STATED GOAL
Seek out every line containing the word "joints", and copy each.

INFORMATION SHOWN
__________________________________________________

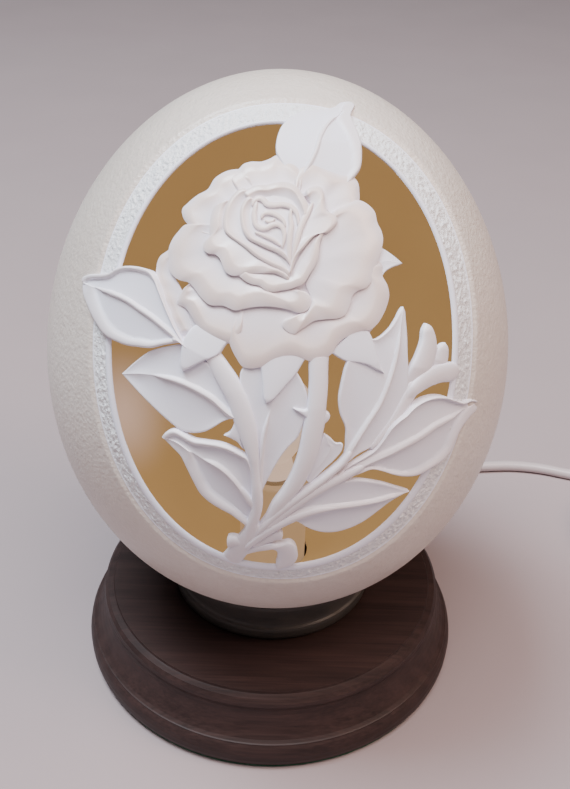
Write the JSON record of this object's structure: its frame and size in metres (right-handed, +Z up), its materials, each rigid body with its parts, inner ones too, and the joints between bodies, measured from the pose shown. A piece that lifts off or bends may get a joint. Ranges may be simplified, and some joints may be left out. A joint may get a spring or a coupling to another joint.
{
  "type": "carved ostrich egg lamp",
  "caption": "Blown ostrich egg carved in openwork with a rose, leaves and bud in an oval frame, on a dark ring and turned wooden base, with an inner lamp socket and a coiled white cord.",
  "frame": {"origin": "middle of the underside of the felt, on the surface that the lamp stands on", "axes": "+Z up along the egg's long axis; the carved front faces -Y; +X is to the right seen from the front"},
  "size_m": [0.2508, 0.1699, 0.1838],
  "materials": {
    "eggshell": "waxed ivory eggshell",
    "bronze": "dark satin",
    "mahogany": "dark glossy varnish",
    "felt": "green felt",
    "socket": "tan card sleeve",
    "nut": "bright",
    "cap": "plated",
    "glass": "frosted",
    "cord": "white flexible plastic",
    "tie": "black tie band",
    "blade": "plated brass"
  },
  "bodies": {
    "root": {"eggshell": "eggshell", "support_ring": "bronze", "wooden_base": "mahogany", "felt_pad": "felt", "lamp_socket": "socket", "socket_nut": "nut", "bulb_cap": "cap", "bulb_glass": "glass", "cord_bushing": "cord", "cord_lead": "cord", "cord_coil": "cord", "cord_tail": "cord", "coil_tie": "tie", "plug_body": "cord", "plug_blade_left": "blade", "plug_blade_right": "blade"}
  },
  "joints": []
}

__________________________________________________

SOLUTION
Write the JSON record of this object's structure: its frame and size in metres (right-handed, +Z up), its materials, each rigid body with its parts, inner ones too, and the joints between bodies, measured from the pose shown. A piece that lifts off or bends may get a joint. Ranges may be simplified, and some joints may be left out. A joint may get a spring or a coupling to another joint.
  "joints": []